§ **Exercise description**: Using the listing below, set down each line from the line containing "const earring = new THREE.Group();" through the line containing "bpy.data.objects.remove(obj)", both ends included, exactly and with nothing added.

.....

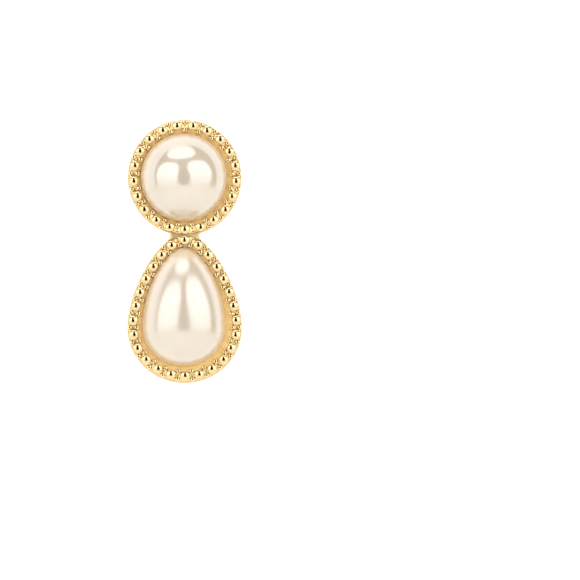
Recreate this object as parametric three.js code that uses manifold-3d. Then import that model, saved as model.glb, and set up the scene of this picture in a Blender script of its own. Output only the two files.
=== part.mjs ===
import * as THREE from "three";
import { mergeVertices } from "three/addons/utils/BufferGeometryUtils.js";
import Module from "manifold-3d";

// Pearl drop earring: a round pearl above a teardrop pearl in one cast and beaded setting, on an ear post.
// Millimetres, +Z up, with the front facing -Y. The origin is on the post's axis, in the setting's back face,
// level with the middle of the round pearl. Depths are measured forward from that back face.

// Round pearl
const roundPearlWidth = 8.88;
const roundPearlHeight = 9.04;
const roundPearlThickness = 4.5;

// Teardrop pearl, from its widest line down to its foot and up to its tip
const dropPearlWidth = 8.52;
const dropPearlFoot = 3.91;
const dropPearlTip = 8.23;
const dropPearlThickness = 4.2;
const dropPearlFlank = 0.54;
const dropPearlBrow = 0.4;

// Both pearls have a low upright edge below the dome, and are glued in a little off the middle
const pearlEdge = 0.4;
const pearlClearance = 0.05;
const pearlShift = 0.1;
const glueFilm = 0.05;

// Rims, from a pearl's edge out to the line of large beads
const roundRim = 0.79;
const dropRimTip = 0.75;
const dropRimFoot = 1.02;
const dropLineFlank = 0.4;
const dropLineBrow = 0.43;

// Cross-section of the rim: the lip lies outside the bead line, and the rail carries the beads
const lip = 0.58;
const footLip = 0.72;
const lipHeight = 1.3;
const backRound = 0.25;
const railHeight = 1.8;
const railTop = 0.5;
const railSlope = 0.22;
const floorThickness = 0.8;

// Large beads, and the pairs of small ones between them
const beadDiameter = 0.97;
const beadLift = 0.12;
const roundBeads = 21;
const dropBeads = 26;
const seedDiameter = 0.44;
const outerSeedOut = 0.4;
const innerSeedIn = 0.42;
const ballSides = 10;

// Joint of the two cups: the space between their nearest beads, and the flat web across it, which a round
// hollow on each side narrows to a waist below the round cup's lowest bead
const beadToBead = 1.06;
const waistBelow = 0.65;
const waistWidth = 3;
const waistRound = 0.6;
const waistSweep = THREE.MathUtils.degToRad(50);
const webHeight = 1.25;
const webReach = 1.2;
const padReach = 1.2;

// Ear post, seated in a blind socket in the round cup's back
const postDiameter = 0.8;
const postLength = 10.5;
const postTipTaper = 0.25;
const postSeat = 0.45;
const postClearance = 0.05;
const postSides = 16;

// Fineness of the curves
const stationsPerBead = 2;
const pearlStations = 64;
const domeRings = 6;
const waistSteps = 8;

const goldLook = { color: 0xe8c98a, metalness: 1, roughness: 0.18 };
const pearlLook = { color: 0xf5e8dc, metalness: 0, roughness: 0.16 };
const steelLook = { color: 0xd8cfb8, metalness: 1, roughness: 0.25 };

const wasm = await Module();
wasm.setup();

// A point by its place across, its place up and its depth forward of the back face
function point(across, up, depth) {
  return new THREE.Vector3(across, -depth, up);
}

// The outline of an oval, from its lowest point round to it again
function ovalPath(width, height) {
  return new THREE.Path().absellipse(0, 0, width / 2, height / 2, -Math.PI / 2, 1.5 * Math.PI);
}

// The outline of a drop about its widest line, from the tip round to it again
function dropPath(width, foot, tip, flank, brow) {
  const half = width / 2;
  const path = new THREE.Path();
  path.moveTo(0, tip);
  path.bezierCurveTo(-brow * half, tip, -half, flank * tip, -half, 0);
  path.absellipse(0, 0, half, foot, Math.PI, 2 * Math.PI);
  path.bezierCurveTo(half, flank * tip, brow * half, tip, 0, tip);
  return path;
}

// Evenly spaced stations along a path, each a place and the direction that points out of the outline
function stationsAlong(path, count, start = 0) {
  return Array.from({ length: count }, (_, i) => {
    const share = ((i + start) / count) % 1;
    const place = path.getPoint(share);
    const ahead = path.getTangent(share);
    return { place, out: new THREE.Vector2(ahead.y, -ahead.x) };
  });
}

// The same stations moved out by a distance, which may differ from one to the next
function offset(stations, distance) {
  return stations.map((station) => {
    const by = typeof distance === "function" ? distance(station) : distance;
    return { place: station.place.clone().addScaledVector(station.out, by), out: station.out };
  });
}

function raised(stations, up) {
  const by = new THREE.Vector2(0, up);
  return stations.map(({ place, out }) => ({ place: place.clone().add(by), out }));
}

function scaled(stations, factor) {
  return stations.map(({ place, out }) => ({ place: place.clone().multiplyScalar(factor), out }));
}

function loop(stations, depth) {
  return stations.map(({ place }) => point(place.x, place.y, depth));
}

function middle(points) {
  return points.reduce((sum, p) => sum.add(p), new THREE.Vector3()).divideScalar(points.length);
}

// A closed body through loops of points, with a fan of triangles over the first loop, about its middle, and
// over the last one, about its middle or a given top
function loft(loops, top = middle(loops.at(-1))) {
  const count = loops[0].length;
  const last = (loops.length - 1) * count;
  const points = [...loops.flat(), middle(loops[0]), top];
  const firstMiddle = points.length - 2;
  const lastMiddle = points.length - 1;
  const faces = [];
  for (let i = 0; i < count; i += 1) {
    const next = (i + 1) % count;
    faces.push(firstMiddle, next, i);
    faces.push(lastMiddle, last + i, last + next);
    for (let row = 0; row < last; row += count) {
      faces.push(row + i, row + next, row + count + next);
      faces.push(row + i, row + count + next, row + count + i);
    }
  }
  const geometry = new THREE.BufferGeometry().setFromPoints(points);
  geometry.setIndex(faces);
  return geometry;
}

function toSolid(geometry) {
  const bare = geometry.clone();
  bare.deleteAttribute("normal");
  bare.deleteAttribute("uv");
  const merged = mergeVertices(bare, 1e-5);
  return new wasm.Manifold(new wasm.Mesh({
    numProp: 3,
    vertProperties: merged.attributes.position.array,
    triVerts: new Uint32Array(merged.index.array),
  }));
}

function toMesh(name, geometry, look) {
  const mesh = new THREE.Mesh(geometry, new THREE.MeshStandardMaterial(look));
  mesh.name = name;
  return mesh;
}

function fromSolid(solid) {
  const { vertProperties, triVerts } = solid.getMesh();
  const geometry = new THREE.BufferGeometry();
  geometry.setAttribute("position", new THREE.BufferAttribute(vertProperties, 3));
  geometry.setIndex(new THREE.BufferAttribute(triVerts, 1));
  geometry.computeVertexNormals();
  return geometry;
}

// The places of the two cups: the drop's widest line hangs below the round pearl's middle
const roundLineHeight = roundPearlHeight + 2 * roundRim;
const dropLineTip = dropPearlTip + dropRimTip;
const dropLevel = -(roundLineHeight / 2 + beadToBead + dropLineTip);
const waistLevel = -(roundLineHeight / 2 + waistBelow);

// A pearl: an upright edge, then a dome whose loops shrink about the outline's middle
function pearl(path, thickness) {
  const outline = stationsAlong(path, pearlStations);
  const back = floorThickness + glueFilm;
  const loops = [loop(outline, back)];
  for (let ring = 0; ring < domeRings; ring += 1) {
    const angle = (ring / domeRings) * (Math.PI / 2);
    const depth = back + pearlEdge + (thickness - pearlEdge) * Math.sin(angle);
    loops.push(loop(scaled(outline, Math.cos(angle)), depth));
  }
  return loft(loops, point(0, 0, back + thickness)).translate(-pearlShift, 0, 0);
}

// The height of the rim's top at a distance outside the bead line, on the rail or on a slope beside it
function railSurface(out) {
  const beyond = Math.max(0, Math.abs(out) - railTop / 2);
  return railHeight - Math.min(beyond, railSlope);
}

// A cup: flat back, upright outer wall, a rail for the beads, and a sloping wall down to the pearl's floor
function cup(line, seat, lipAt) {
  const edge = railTop / 2 + railSlope;
  return loft([
    loop(offset(line, (station) => lipAt(station) - backRound), 0),
    loop(offset(line, lipAt), backRound),
    loop(offset(line, lipAt), lipHeight),
    loop(offset(line, edge), railSurface(edge)),
    loop(offset(line, railTop / 2), railHeight),
    loop(offset(line, -railTop / 2), railHeight),
    loop(offset(line, -edge), railSurface(edge)),
    loop(offset(seat, pearlClearance + pearlShift), floorThickness),
  ]);
}

// A ball about the origin, with its pole to the front and a plain cone for the half that the rail hides
function ball(diameter) {
  const radius = diameter / 2;
  const profile = [-90, 0, 45, 90].map((angle) => {
    const turned = THREE.MathUtils.degToRad(angle);
    return new THREE.Vector2(radius * Math.abs(Math.cos(turned)), radius * Math.sin(turned));
  });
  return new THREE.LatheGeometry(profile, ballSides).rotateX(Math.PI);
}

function ballAt(shape, station, depth) {
  const { x, y, z } = point(station.place.x, station.place.y, depth);
  return toSolid(shape.clone().translate(x, y, z));
}

// The large beads of a line at its level, and between every two a small one on each slope of the rail
function beadsOn(path, count, level) {
  const bead = ball(beadDiameter);
  const seed = ball(seedDiameter);
  const large = raised(stationsAlong(path, count), level);
  const between = raised(stationsAlong(path, count, 0.5), level);
  const outer = offset(between, outerSeedOut).filter(clearOfWeb);
  return [
    ...large.map((station) => ballAt(bead, station, railHeight + beadLift)),
    ...outer.map((station) => ballAt(seed, station, railSurface(outerSeedOut))),
    ...offset(between, -innerSeedIn).map((station) => ballAt(seed, station, railSurface(innerSeedIn))),
  ];
}

// Whether a small bead stays: the web's flat front takes the place of those beside the waist
function clearOfWeb({ place }) {
  return Math.hypot(place.x, place.y - waistLevel) > padReach;
}

// The flat web between the cups: it reaches up and down into them, with an arc hollowed from each side
function web() {
  const edge = waistWidth / 2 + waistRound;
  const upright = Math.PI / 2;
  const shape = new THREE.Shape();
  shape.moveTo(0, waistLevel + webReach);
  shape.absarc(-edge, waistLevel, waistRound, upright, -waistSweep, true);
  shape.lineTo(0, waistLevel - webReach);
  shape.absarc(edge, waistLevel, waistRound, Math.PI + waistSweep, upright, true);
  const options = { depth: webHeight, bevelEnabled: false, curveSegments: waistSteps };
  return new THREE.ExtrudeGeometry(shape, options).rotateX(Math.PI / 2);
}

function setting() {
  const roundLine = ovalPath(roundPearlWidth + 2 * roundRim, roundLineHeight);
  const dropLine = dropPath(
    dropPearlWidth + 2 * dropRimFoot,
    dropPearlFoot + dropRimFoot,
    dropLineTip,
    dropLineFlank,
    dropLineBrow,
  );
  const roundCup = cup(
    stationsAlong(roundLine, roundBeads * stationsPerBead),
    stationsAlong(roundPearlPath, roundBeads * stationsPerBead),
    () => lip,
  );
  const dropCup = cup(
    stationsAlong(dropLine, dropBeads * stationsPerBead),
    stationsAlong(dropPearlPath, dropBeads * stationsPerBead),
    ({ out }) => lip + (footLip - lip) * Math.max(0, -out.y) ** 2,
  );
  const socket = new THREE.CylinderGeometry(
    postDiameter / 2 + postClearance,
    postDiameter / 2 + postClearance,
    2 * (postSeat + postClearance),
    postSides,
  );
  return [
    toSolid(dropCup.translate(0, 0, dropLevel)),
    toSolid(web()),
    ...beadsOn(roundLine, roundBeads, 0),
    ...beadsOn(dropLine, dropBeads, dropLevel),
  ].reduce((whole, piece) => whole.add(piece), toSolid(roundCup)).subtract(toSolid(socket));
}

// The post: a plain pin with a tapered tip, along +Y
function post() {
  const radius = postDiameter / 2;
  const profile = [
    new THREE.Vector2(0, -postSeat),
    new THREE.Vector2(radius, -postSeat),
    new THREE.Vector2(radius, postLength - postTipTaper),
    new THREE.Vector2(radius - postTipTaper, postLength),
    new THREE.Vector2(0, postLength),
  ];
  return new THREE.LatheGeometry(profile, postSides);
}

const roundPearlPath = ovalPath(roundPearlWidth, roundPearlHeight);
const dropPearlPath = dropPath(dropPearlWidth, dropPearlFoot, dropPearlTip, dropPearlFlank, dropPearlBrow);

const earring = new THREE.Group();
earring.add(
  toMesh("setting", fromSolid(setting()), goldLook),
  toMesh("round_pearl", pearl(roundPearlPath, roundPearlThickness), pearlLook),
  toMesh("drop_pearl", pearl(dropPearlPath, dropPearlThickness).translate(0, 0, dropLevel), pearlLook),
  toMesh("ear_post", post(), steelLook),
);

export default earring;
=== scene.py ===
import math
import random

import bpy
import numpy as np
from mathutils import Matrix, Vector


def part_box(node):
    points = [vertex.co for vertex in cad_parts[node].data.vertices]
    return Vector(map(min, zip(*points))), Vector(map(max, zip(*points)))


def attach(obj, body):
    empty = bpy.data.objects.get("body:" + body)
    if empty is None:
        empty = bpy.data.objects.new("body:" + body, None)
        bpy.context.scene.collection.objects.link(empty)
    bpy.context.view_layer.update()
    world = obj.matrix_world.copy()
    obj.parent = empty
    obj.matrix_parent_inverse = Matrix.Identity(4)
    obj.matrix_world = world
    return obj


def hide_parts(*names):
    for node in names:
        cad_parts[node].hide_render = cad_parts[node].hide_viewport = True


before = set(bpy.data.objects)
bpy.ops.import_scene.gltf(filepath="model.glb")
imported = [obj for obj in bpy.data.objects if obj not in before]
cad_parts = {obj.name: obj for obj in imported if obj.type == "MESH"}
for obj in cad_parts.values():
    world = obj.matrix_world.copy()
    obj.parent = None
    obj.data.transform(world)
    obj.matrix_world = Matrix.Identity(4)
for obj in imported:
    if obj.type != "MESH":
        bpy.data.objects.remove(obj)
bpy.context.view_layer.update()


# The setting: pale gold-plated zinc alloy, cast in one. A round cup and a teardrop cup with flat backs are
# joined by a waisted web. Each cup is modelled lying on its back, its depth along Z: the outline of its
# outer wall is filled and raised, then taken in over the rail and down to the pearl's seat.

MM = 0.001
round_pearl_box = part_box("round_pearl")
drop_pearl_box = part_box("drop_pearl")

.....

§ **Full answer**:
const earring = new THREE.Group();
earring.add(
  toMesh("setting", fromSolid(setting()), goldLook),
  toMesh("round_pearl", pearl(roundPearlPath, roundPearlThickness), pearlLook),
  toMesh("drop_pearl", pearl(dropPearlPath, dropPearlThickness).translate(0, 0, dropLevel), pearlLook),
  toMesh("ear_post", post(), steelLook),
);

export default earring;
=== scene.py ===
import math
import random

import bpy
import numpy as np
from mathutils import Matrix, Vector


def part_box(node):
    points = [vertex.co for vertex in cad_parts[node].data.vertices]
    return Vector(map(min, zip(*points))), Vector(map(max, zip(*points)))


def attach(obj, body):
    empty = bpy.data.objects.get("body:" + body)
    if empty is None:
        empty = bpy.data.objects.new("body:" + body, None)
        bpy.context.scene.collection.objects.link(empty)
    bpy.context.view_layer.update()
    world = obj.matrix_world.copy()
    obj.parent = empty
    obj.matrix_parent_inverse = Matrix.Identity(4)
    obj.matrix_world = world
    return obj


def hide_parts(*names):
    for node in names:
        cad_parts[node].hide_render = cad_parts[node].hide_viewport = True


before = set(bpy.data.objects)
bpy.ops.import_scene.gltf(filepath="model.glb")
imported = [obj for obj in bpy.data.objects if obj not in before]
cad_parts = {obj.name: obj for obj in imported if obj.type == "MESH"}
for obj in cad_parts.values():
    world = obj.matrix_world.copy()
    obj.parent = None
    obj.data.transform(world)
    obj.matrix_world = Matrix.Identity(4)
for obj in imported:
    if obj.type != "MESH":
        bpy.data.objects.remove(obj)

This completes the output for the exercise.